%%

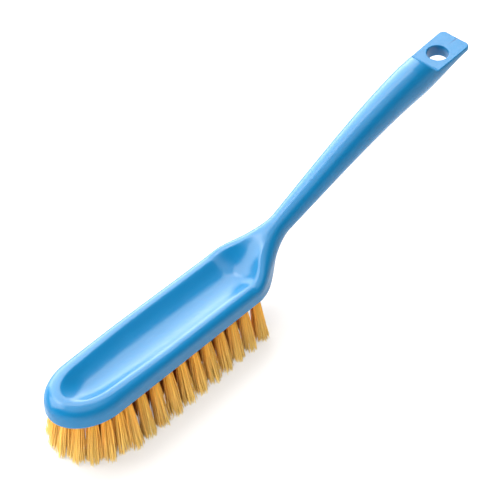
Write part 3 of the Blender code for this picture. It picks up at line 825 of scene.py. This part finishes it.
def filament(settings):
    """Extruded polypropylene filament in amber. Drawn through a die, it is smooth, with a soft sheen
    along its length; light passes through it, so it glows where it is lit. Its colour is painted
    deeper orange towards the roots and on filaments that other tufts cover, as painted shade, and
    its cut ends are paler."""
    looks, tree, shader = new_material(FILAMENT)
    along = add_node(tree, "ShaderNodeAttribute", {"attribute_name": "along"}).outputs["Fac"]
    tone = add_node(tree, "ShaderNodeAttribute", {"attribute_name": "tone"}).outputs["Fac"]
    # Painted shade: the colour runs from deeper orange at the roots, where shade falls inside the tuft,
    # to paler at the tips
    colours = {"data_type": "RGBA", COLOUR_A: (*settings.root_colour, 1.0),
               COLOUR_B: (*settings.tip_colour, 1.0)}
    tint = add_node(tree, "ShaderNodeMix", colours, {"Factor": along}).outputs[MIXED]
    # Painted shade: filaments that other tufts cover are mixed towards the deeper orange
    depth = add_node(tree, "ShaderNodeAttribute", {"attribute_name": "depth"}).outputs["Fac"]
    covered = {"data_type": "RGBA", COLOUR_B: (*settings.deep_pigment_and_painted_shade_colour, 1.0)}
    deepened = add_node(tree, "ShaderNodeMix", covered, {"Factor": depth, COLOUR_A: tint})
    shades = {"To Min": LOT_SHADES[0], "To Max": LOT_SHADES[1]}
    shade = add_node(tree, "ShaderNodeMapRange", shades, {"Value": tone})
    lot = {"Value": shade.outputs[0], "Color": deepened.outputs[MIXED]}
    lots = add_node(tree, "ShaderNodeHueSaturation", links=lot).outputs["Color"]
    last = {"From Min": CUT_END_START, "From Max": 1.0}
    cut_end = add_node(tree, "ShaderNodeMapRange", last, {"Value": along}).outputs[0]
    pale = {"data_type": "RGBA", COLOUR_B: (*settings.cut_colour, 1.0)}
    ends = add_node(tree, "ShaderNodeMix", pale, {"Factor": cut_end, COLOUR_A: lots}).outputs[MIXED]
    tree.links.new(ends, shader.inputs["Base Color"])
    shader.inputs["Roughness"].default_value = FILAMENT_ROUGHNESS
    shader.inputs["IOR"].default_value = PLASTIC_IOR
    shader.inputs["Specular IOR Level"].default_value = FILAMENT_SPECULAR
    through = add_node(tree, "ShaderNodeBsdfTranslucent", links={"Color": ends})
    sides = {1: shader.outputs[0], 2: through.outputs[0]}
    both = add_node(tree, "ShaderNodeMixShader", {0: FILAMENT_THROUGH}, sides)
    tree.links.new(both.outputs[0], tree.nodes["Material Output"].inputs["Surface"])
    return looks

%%

Work to do
Your task is to quote all of the data word for word.

The result
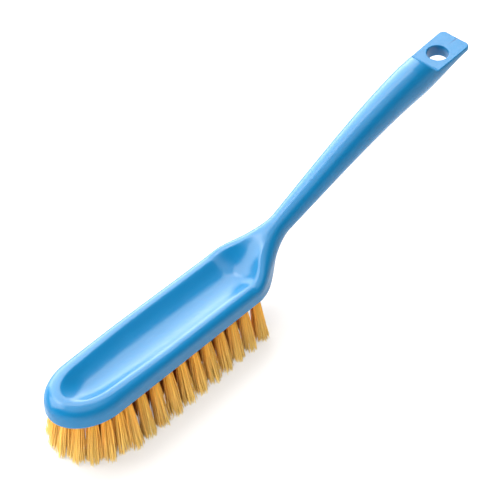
Write part 3 of the Blender code for this picture. It picks up at line 825 of scene.py. This part finishes it.
def filament(settings):
    """Extruded polypropylene filament in amber. Drawn through a die, it is smooth, with a soft sheen
    along its length; light passes through it, so it glows where it is lit. Its colour is painted
    deeper orange towards the roots and on filaments that other tufts cover, as painted shade, and
    its cut ends are paler."""
    looks, tree, shader = new_material(FILAMENT)
    along = add_node(tree, "ShaderNodeAttribute", {"attribute_name": "along"}).outputs["Fac"]
    tone = add_node(tree, "ShaderNodeAttribute", {"attribute_name": "tone"}).outputs["Fac"]
    # Painted shade: the colour runs from deeper orange at the roots, where shade falls inside the tuft,
    # to paler at the tips
    colours = {"data_type": "RGBA", COLOUR_A: (*settings.root_colour, 1.0),
               COLOUR_B: (*settings.tip_colour, 1.0)}
    tint = add_node(tree, "ShaderNodeMix", colours, {"Factor": along}).outputs[MIXED]
    # Painted shade: filaments that other tufts cover are mixed towards the deeper orange
    depth = add_node(tree, "ShaderNodeAttribute", {"attribute_name": "depth"}).outputs["Fac"]
    covered = {"data_type": "RGBA", COLOUR_B: (*settings.deep_pigment_and_painted_shade_colour, 1.0)}
    deepened = add_node(tree, "ShaderNodeMix", covered, {"Factor": depth, COLOUR_A: tint})
    shades = {"To Min": LOT_SHADES[0], "To Max": LOT_SHADES[1]}
    shade = add_node(tree, "ShaderNodeMapRange", shades, {"Value": tone})
    lot = {"Value": shade.outputs[0], "Color": deepened.outputs[MIXED]}
    lots = add_node(tree, "ShaderNodeHueSaturation", links=lot).outputs["Color"]
    last = {"From Min": CUT_END_START, "From Max": 1.0}
    cut_end = add_node(tree, "ShaderNodeMapRange", last, {"Value": along}).outputs[0]
    pale = {"data_type": "RGBA", COLOUR_B: (*settings.cut_colour, 1.0)}
    ends = add_node(tree, "ShaderNodeMix", pale, {"Factor": cut_end, COLOUR_A: lots}).outputs[MIXED]
    tree.links.new(ends, shader.inputs["Base Color"])
    shader.inputs["Roughness"].default_value = FILAMENT_ROUGHNESS
    shader.inputs["IOR"].default_value = PLASTIC_IOR
    shader.inputs["Specular IOR Level"].default_value = FILAMENT_SPECULAR
    through = add_node(tree, "ShaderNodeBsdfTranslucent", links={"Color": ends})
    sides = {1: shader.outputs[0], 2: through.outputs[0]}
    both = add_node(tree, "ShaderNodeMixShader", {0: FILAMENT_THROUGH}, sides)
    tree.links.new(both.outputs[0], tree.nodes["Material Output"].inputs["Surface"])
    return looks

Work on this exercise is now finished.